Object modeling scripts
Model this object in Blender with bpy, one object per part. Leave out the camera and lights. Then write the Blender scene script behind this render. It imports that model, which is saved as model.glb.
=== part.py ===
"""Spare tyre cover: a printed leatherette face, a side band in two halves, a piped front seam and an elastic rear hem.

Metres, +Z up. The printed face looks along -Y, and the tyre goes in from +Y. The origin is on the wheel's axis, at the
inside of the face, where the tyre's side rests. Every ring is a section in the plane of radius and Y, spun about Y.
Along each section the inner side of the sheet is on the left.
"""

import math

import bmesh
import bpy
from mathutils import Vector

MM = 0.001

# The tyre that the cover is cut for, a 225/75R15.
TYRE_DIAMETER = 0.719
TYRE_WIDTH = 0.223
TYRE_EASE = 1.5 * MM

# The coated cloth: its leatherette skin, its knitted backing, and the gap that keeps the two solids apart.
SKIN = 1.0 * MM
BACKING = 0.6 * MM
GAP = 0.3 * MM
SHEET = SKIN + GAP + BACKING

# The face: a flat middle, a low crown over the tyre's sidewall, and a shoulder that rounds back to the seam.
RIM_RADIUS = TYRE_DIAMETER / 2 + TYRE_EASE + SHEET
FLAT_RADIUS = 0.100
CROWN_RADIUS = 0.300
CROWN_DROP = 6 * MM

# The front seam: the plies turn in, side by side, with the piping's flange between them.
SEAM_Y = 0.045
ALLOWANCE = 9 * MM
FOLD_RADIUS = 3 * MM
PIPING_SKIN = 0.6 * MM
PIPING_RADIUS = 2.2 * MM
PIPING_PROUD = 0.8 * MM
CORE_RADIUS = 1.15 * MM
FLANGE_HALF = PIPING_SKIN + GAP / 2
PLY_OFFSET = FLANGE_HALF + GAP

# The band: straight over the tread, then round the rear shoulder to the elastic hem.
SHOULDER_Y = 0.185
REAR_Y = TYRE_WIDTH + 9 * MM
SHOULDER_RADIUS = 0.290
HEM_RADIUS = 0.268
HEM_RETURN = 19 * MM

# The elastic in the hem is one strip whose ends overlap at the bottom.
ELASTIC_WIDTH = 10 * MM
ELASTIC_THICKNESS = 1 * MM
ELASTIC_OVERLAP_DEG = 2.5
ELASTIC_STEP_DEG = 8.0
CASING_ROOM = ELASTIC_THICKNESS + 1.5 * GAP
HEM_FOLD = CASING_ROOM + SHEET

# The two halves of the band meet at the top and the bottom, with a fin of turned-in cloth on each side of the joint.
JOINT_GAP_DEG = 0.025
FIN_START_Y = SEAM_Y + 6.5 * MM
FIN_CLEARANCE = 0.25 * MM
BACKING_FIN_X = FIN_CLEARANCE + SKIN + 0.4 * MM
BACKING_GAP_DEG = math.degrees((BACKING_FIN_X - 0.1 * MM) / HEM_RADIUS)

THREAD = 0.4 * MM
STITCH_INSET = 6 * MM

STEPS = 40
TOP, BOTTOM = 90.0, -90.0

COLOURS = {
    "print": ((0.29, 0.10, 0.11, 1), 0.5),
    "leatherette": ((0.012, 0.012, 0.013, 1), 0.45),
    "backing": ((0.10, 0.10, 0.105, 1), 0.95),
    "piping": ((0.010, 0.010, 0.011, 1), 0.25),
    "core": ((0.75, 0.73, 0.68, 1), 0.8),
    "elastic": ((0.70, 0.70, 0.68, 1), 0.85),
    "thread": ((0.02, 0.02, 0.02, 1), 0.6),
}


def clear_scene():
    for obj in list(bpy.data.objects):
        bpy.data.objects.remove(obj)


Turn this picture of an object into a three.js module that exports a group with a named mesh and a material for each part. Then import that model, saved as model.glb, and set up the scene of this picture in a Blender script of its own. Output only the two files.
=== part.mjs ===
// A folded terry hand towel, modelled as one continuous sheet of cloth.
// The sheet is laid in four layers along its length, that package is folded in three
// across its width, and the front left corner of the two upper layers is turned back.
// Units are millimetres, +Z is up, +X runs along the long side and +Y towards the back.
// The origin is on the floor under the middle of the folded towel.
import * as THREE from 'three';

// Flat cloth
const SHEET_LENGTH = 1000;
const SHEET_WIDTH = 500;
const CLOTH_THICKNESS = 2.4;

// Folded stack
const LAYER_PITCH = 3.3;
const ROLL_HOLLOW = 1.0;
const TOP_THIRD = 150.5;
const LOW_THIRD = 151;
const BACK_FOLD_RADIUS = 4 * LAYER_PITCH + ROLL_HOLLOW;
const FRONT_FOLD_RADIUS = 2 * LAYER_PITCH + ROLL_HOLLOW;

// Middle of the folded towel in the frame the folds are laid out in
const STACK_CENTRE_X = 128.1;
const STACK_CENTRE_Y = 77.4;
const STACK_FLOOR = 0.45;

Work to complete
Your task is to quote the lines above, beginning with the first and ending with the one that holds "elastic rear hem.".

Solution below
Model this object in Blender with bpy, one object per part. Leave out the camera and lights. Then write the Blender scene script behind this render. It imports that model, which is saved as model.glb.
=== part.py ===
"""Spare tyre cover: a printed leatherette face, a side band in two halves, a piped front seam and an elastic rear hem.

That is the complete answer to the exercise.